**Goal of the exercise**
Please give the listing again, word for word, with nothing left out.

**Data lines**
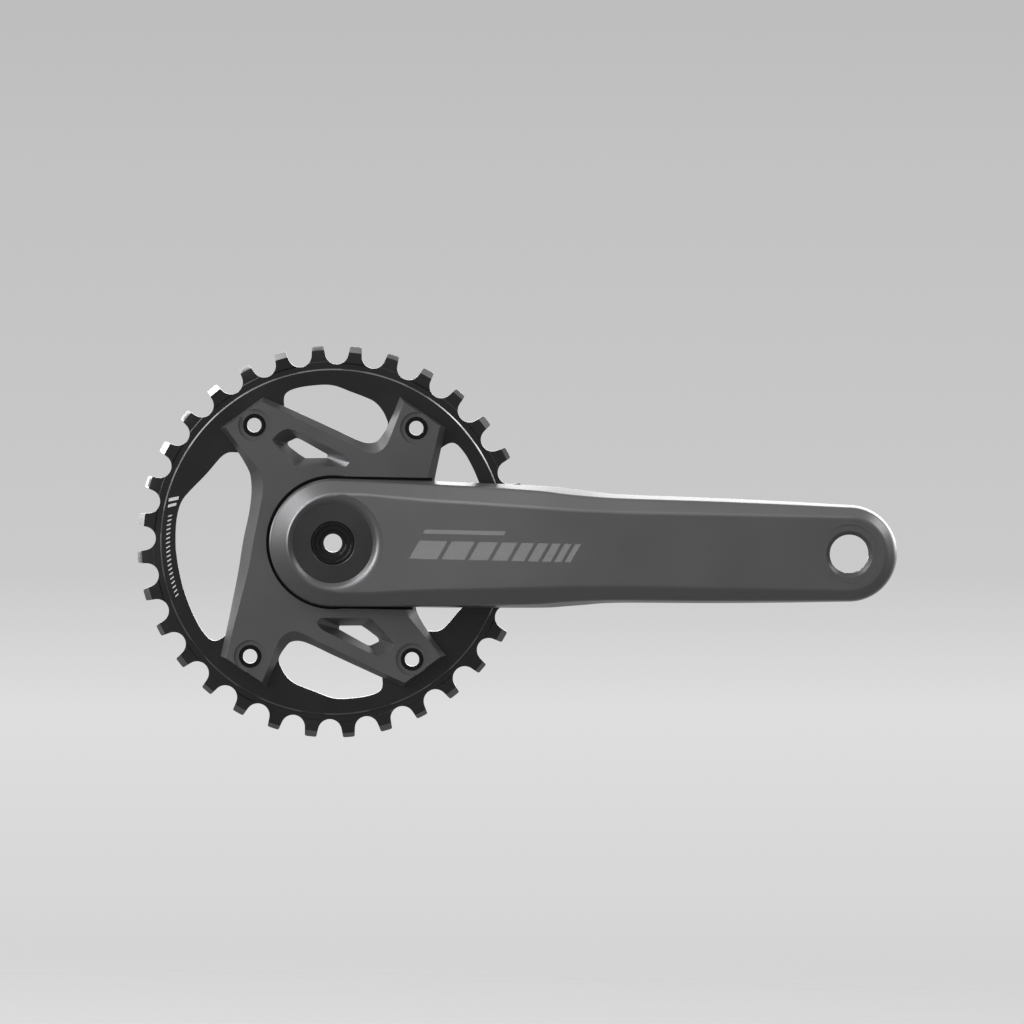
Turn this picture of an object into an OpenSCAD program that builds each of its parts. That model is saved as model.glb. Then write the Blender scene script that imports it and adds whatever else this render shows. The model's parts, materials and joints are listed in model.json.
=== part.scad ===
/* [Crank arm] */
// Distance from the spindle axis to the pedal axis
crank_length = 175; // [165:1:180]
// Radius of the round hub boss
hub_r = 21.7; // [21:0.1:22]
// Radius of the threaded wall in the pedal eye
pedal_hole_r = 6.6; // [6:0.1:7]
// Outboard distance of the hub face from the shell's mid-plane
hub_face_u = 71.5; // [70:0.5:73]
// Outboard distance of the flat behind the hub
hub_back_u = 56.5; // [56:0.5:57]

/* [Spider] */
// Radius of the circle that the four ring bolts stand on
bolt_circle_r = 48; // [47:0.5:49]
// Angle of each ring bolt from the arm's line
bolt_angle = 55; // [53:1:57]
// Outboard distance of the spider's back face
spider_back_u = 54; // [53.5:0.5:54]
// Outboard distance of the spider's front face
spider_face_u = 58.8; // [58:0.1:59]

/* [Chainring] */
// Number of teeth
teeth = 32; // [32:2:34]
// Chain pitch
chain_pitch = 12.7; // [12.7]
// Roller radius, with running room
roller_r = 4.05; // [3.98:0.01:4.1]
// Plate thickness
ring_t = 4; // [3.6:0.1:4]
// Thickness of a wide tooth
wide_tooth_t = 3.5; // [3.3:0.1:3.6]
// Thickness of a narrow tooth
narrow_tooth_t = 2.1; // [1.9:0.1:2.3]
// Outboard distance of the ring's mid-plane, the chainline
chainline = 52; // [52]

/* [Spindle and bearings] */
// Spindle outer radius
spindle_r = 12; // [12]
// Spindle bore radius
spindle_bore_r = 9.2; // [8.8:0.1:9.4]
// Bearing outer radius
bearing_r = 18.5; // [18.5]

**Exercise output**
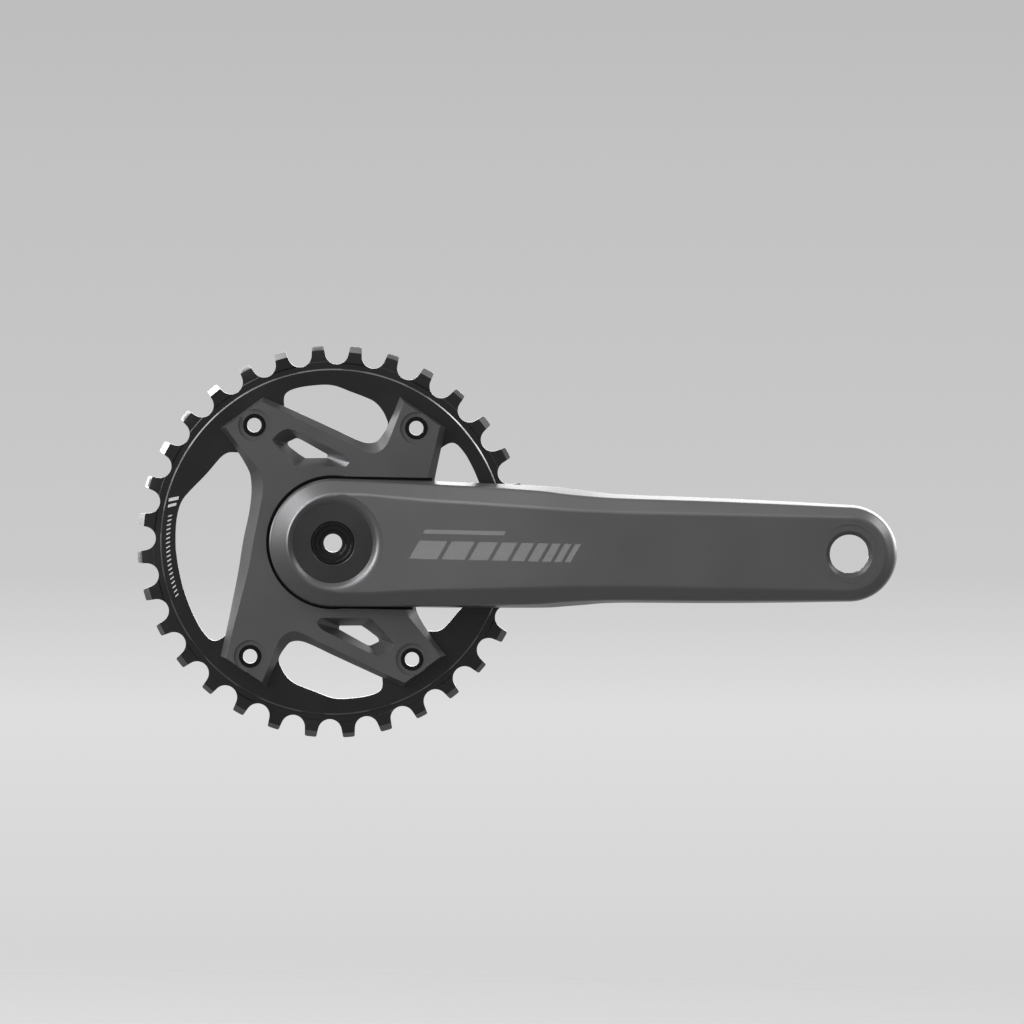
Turn this picture of an object into an OpenSCAD program that builds each of its parts. That model is saved as model.glb. Then write the Blender scene script that imports it and adds whatever else this render shows. The model's parts, materials and joints are listed in model.json.
=== part.scad ===
/* [Crank arm] */
// Distance from the spindle axis to the pedal axis
crank_length = 175; // [165:1:180]
// Radius of the round hub boss
hub_r = 21.7; // [21:0.1:22]
// Radius of the threaded wall in the pedal eye
pedal_hole_r = 6.6; // [6:0.1:7]
// Outboard distance of the hub face from the shell's mid-plane
hub_face_u = 71.5; // [70:0.5:73]
// Outboard distance of the flat behind the hub
hub_back_u = 56.5; // [56:0.5:57]

/* [Spider] */
// Radius of the circle that the four ring bolts stand on
bolt_circle_r = 48; // [47:0.5:49]
// Angle of each ring bolt from the arm's line
bolt_angle = 55; // [53:1:57]
// Outboard distance of the spider's back face
spider_back_u = 54; // [53.5:0.5:54]
// Outboard distance of the spider's front face
spider_face_u = 58.8; // [58:0.1:59]

/* [Chainring] */
// Number of teeth
teeth = 32; // [32:2:34]
// Chain pitch
chain_pitch = 12.7; // [12.7]
// Roller radius, with running room
roller_r = 4.05; // [3.98:0.01:4.1]
// Plate thickness
ring_t = 4; // [3.6:0.1:4]
// Thickness of a wide tooth
wide_tooth_t = 3.5; // [3.3:0.1:3.6]
// Thickness of a narrow tooth
narrow_tooth_t = 2.1; // [1.9:0.1:2.3]
// Outboard distance of the ring's mid-plane, the chainline
chainline = 52; // [52]

/* [Spindle and bearings] */
// Spindle outer radius
spindle_r = 12; // [12]
// Spindle bore radius
spindle_bore_r = 9.2; // [8.8:0.1:9.4]
// Bearing outer radius
bearing_r = 18.5; // [18.5]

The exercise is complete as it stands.